Roboski hatırlatması
“Seçimlerin her defasında manipüle edildiğini bilmemize rağmen 16 yıldır iktidarda olabilmenizi engelleyemedik” diyen Atay, AKP’ye şöyle seslendi: “İktidarınız boyunca; Soma’da, Torunlar’da, 3’üncü Havalimanı’nda, Ermenek’te ve daha sayamadığımız birçok yerde 21 bin işçinin iş cinayetlerinde öldürülmesini, Soma’da yere düşen emekçinin tekmelenmesini, Taner Yıldız’ın 3 gün giydiği gömleğin, 301 işçinin toprak altındaki cansız bedeninden daha fazla konuşulmasını da engelleyemedik. Suruç’ta çocuklara oyuncak götüren genç devrimcilerin, 10 Ekim’de barış diyen insanların, Roboski’de yaşamak için sınırdan geçmek zorunda kalan çocukların bombalarla katledilmesini engelleyemedik. Evinin önünde vurulan Taybet Ana’nın cenazesinin bir hafta sokakta bekletilmesini engelleyemedik. Gezi’de gençlerin sokaklarda vurulmalarını, dövülerek öldürülmesini, akıl dışı yalanların çarşaf çarşaf serilmesini de engelleyemedik.”
‘Paraları sıfırlamanızı engelleyemedik’
AKP’nin 16 yıllık iktidarı boyunca 10 tren kazasının yaşandığını belirten Atay, “Kazalarda çocuklarını neden kaybettiğini soran annelere kör sağır olmanızı da, gözümüzün içine bakıp yapılan pişkince açıklamaları da engelleyemedik. Paraları sıfırlamanızı, bakanların birilerinin önüne yatmasını, hediye saatler almasını da engelleyemedik. 11 yıl boyunca istedikleri her şeyi verip ortaklaştığınız kişilerle çıkar ilişkiniz bozulunca, sizin dışınızda kalan herkesi FETÖ’cü olmakla suçlamanızı, kendinizi her defasında mağdur, kandırılmış olarak kabul ettirmenizi de engelleyemedik” dedi.

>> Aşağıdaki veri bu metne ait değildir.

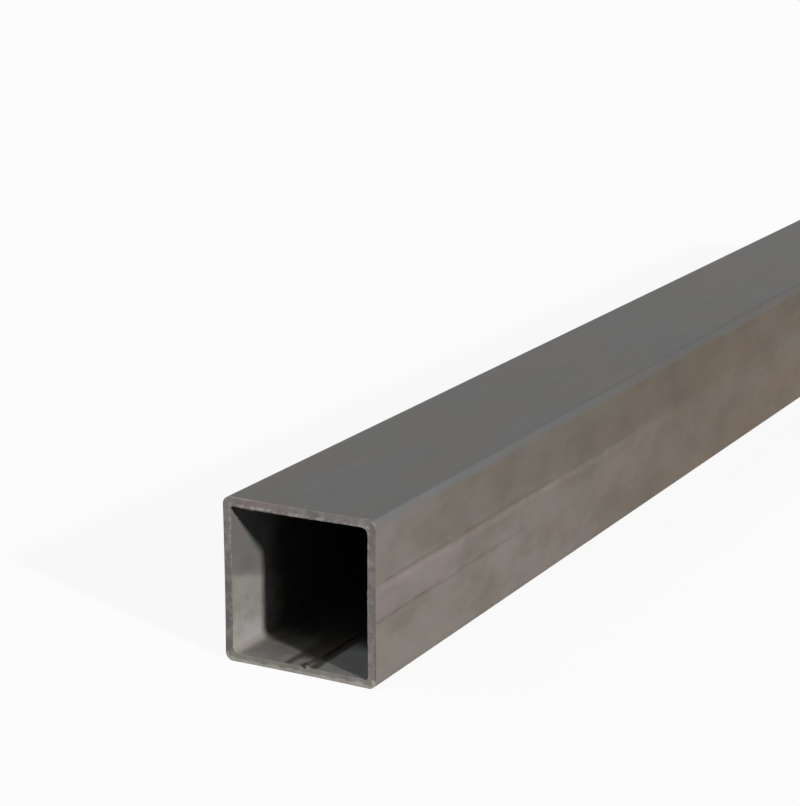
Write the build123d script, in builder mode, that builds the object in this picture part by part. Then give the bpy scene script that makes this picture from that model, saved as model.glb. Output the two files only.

‘Muhalifler hedef gösteriliyor’
Atay, Türkiye’de gazetecilerin, akademisyenlerin, siyasetçilerin muhalif her kesimin hedef gösterildiğine vurgu yaparak, “Hrant Dink’in, Tahir Elçi’nin hedef gösterilip öldürülmesini ve hala sanatçı, gazeteci, haber spikeri önünüze kim çıkıyorsa meydanlardan hedef gösterilmesini de engelleyemedik. Çocuklarına okul kıyafeti alamadığı için intihar eden emekçilerin, şov yapıyor diye aşağılanmasını da engelleyemedik. İki askerin soğuktan donmasını da engelleyemedik. Ve ne yazık ki karşımızda büyük bir kibirle oturmanızı da engelleyemiyoruz. Nazım’ın, Yılmaz Güney’in, Ahmet Kaya’nın sürgünde ölmesini, Ruhi Su’nun gözlerimizin önünde yitip gitmesini engelleyememesi gibi” diye konuştu.
‘Gezi onurumuzdur’
İktidarın Gezi korkusu yaşadığını ifade eden Atay, “Siz ne derseniz deyin Gezi bizim onurumuz. İçinde olmaktan hayatımız boyunca da gurur duyacağız. Biz baş kesmeyiz; ama bu niyette olanların karşısında dimdik duracağımızdan, tek bir geri adım dahi atmayacağımızdan da şüpheniz olmasın. Emin olun size karşı mücadele etmek için üzerimizde ne olduğunun önemi yok. Geldiğimizi anlamanız için sarı yeleklere ihtiyacımız yok. Haklı olduğunu bilen, hakkını aramak için mücadele eden ve faşizme karşı omuz omuza duracak örgütlü bir halk size gerekli cevabı verir” dedi.